# Asymmetric Bounds, Part 3: Generic Programming and First Principles

Last week , I said I'd talk about how to allow index variables to stray outside their bounds safely. The ability to do so is intimately bound up with the data structures that those index variables represent.

Consider a data structure `S`

that represents a sequence of values, together with an index `i`

that represents either an element of that sequence or an out-of-bounds value. If `low`

and `high`

are the lower and upper bounds on `i`

, then we might think that we can verify that `i`

refers to an element of `S`

by checking whether `low<i<high`

, where one or both of the < might be <= depending on whether the bounds are inclusive or exclusive.

When we get into the realm of generic programming, however, such tests fail — because there is no reason to believe that the < operation is defined at all on the values that we use to represent sequence elements. As a result, generic programs avoid using order relations on indices or iterators where they can, preferring instead to use equality or inequality comparisons.

Let's go back to the question of how to represent ranges, keeping in mind that programs are apt to use equality comparisons rather than ordering comparisons on those representations. What do we know so far?

- We would like to be able to use two values of an appropriate type to represent a range of elements.
- If a value represents an element, we need a way of accessing the element that corresponds to the value.
- The sequence might be empty; therefore, it is necessary to be able to have a value that does not represent an element.

The most obvious way to represent a range is to note its first and last elements. This is also the way in which people usually refer to ranges colloquially: For example, we say "1 through 10" to refer to the integers 1, 2, … , 9, 10. If we represent a range symmetrically, we see that both bounds are the same when the range has a single element. In other words, the range "5 through 5" has just one element, 5. Moreover, unless the range is empty, the beginning and end are both elements; so there is no need to use any values that do not refer to actual elements.

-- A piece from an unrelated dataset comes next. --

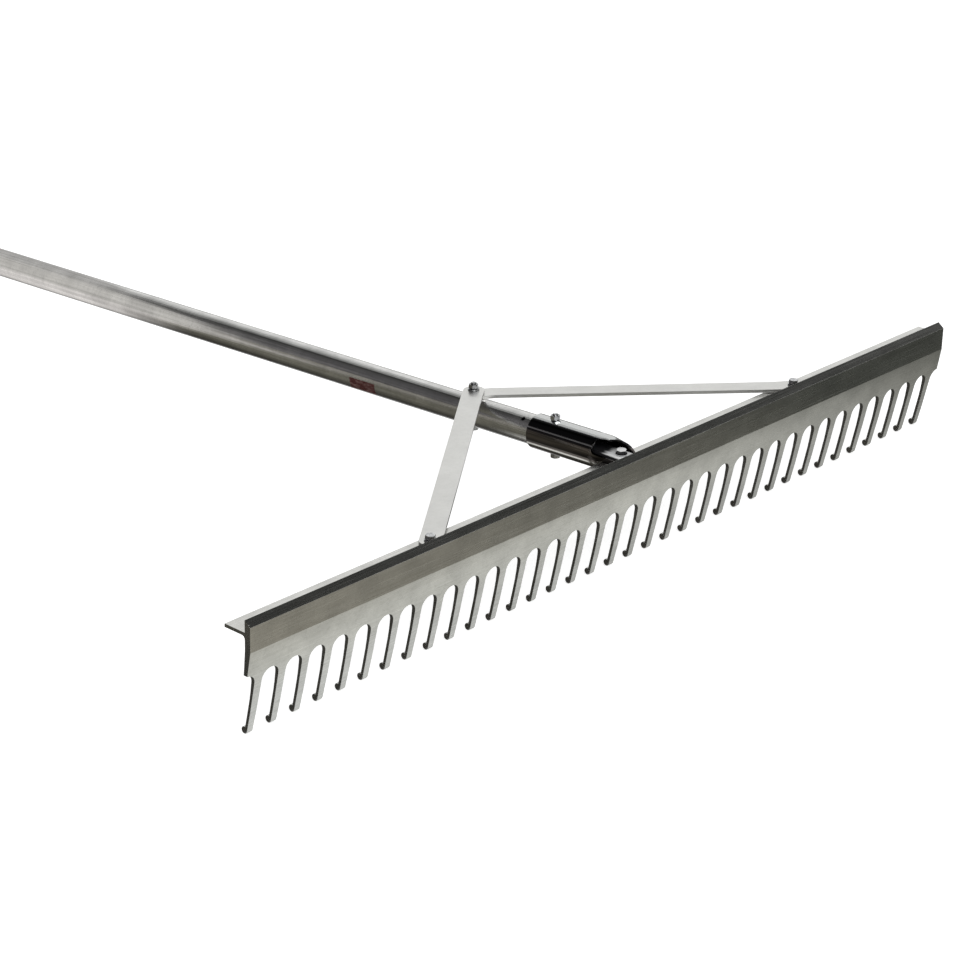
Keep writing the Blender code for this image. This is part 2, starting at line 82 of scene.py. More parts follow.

The trouble with symmetric ranges shows up when we try to represent an empty range. Doing so requires at least one value to fail to denote an element, because there are no elements to denote. Moreover, the two values that denote the range cannot be equal to each other, because that equality would denote a range with one element. Therefore, if we use symmetric bounds, we need to be able to represent *two* distinct non-element values. Moreover, this need comes into play in the special case where the range is empty.

We have already seen that we need at least one non-element value, because there is no way to represent an element in a range that has no elements. What if we use two instances of that value to represent an empty range?

The answer, of course, is that we get the exact asymmetric-bound scheme that C++ uses: Every range, including the empty range, is represented by a pair of values. If the values are equal, the range is empty; otherwise, the first value represents the first element in the range, and the second value represents one past the last element. This technique allows the well-known loop form:

iter = begin; while (iter != end) { // Process the element denoted by iter ++iter; }

If you try to write a corresponding loop for symmetric bounds, I think you will see why asymmetric bounds are to be preferred. In addition, they have two other nice properties:

- The lower and upper bounds are equal if and only if the range is empty.
- If it is possible to do so, subtracting the lower bound from the upper yields the number of elements.

I believe that representing ranges in this way generally makes programming easier. It is only when the asymmetric-bound technique conflicts with colloquial usage that there is any difficulty.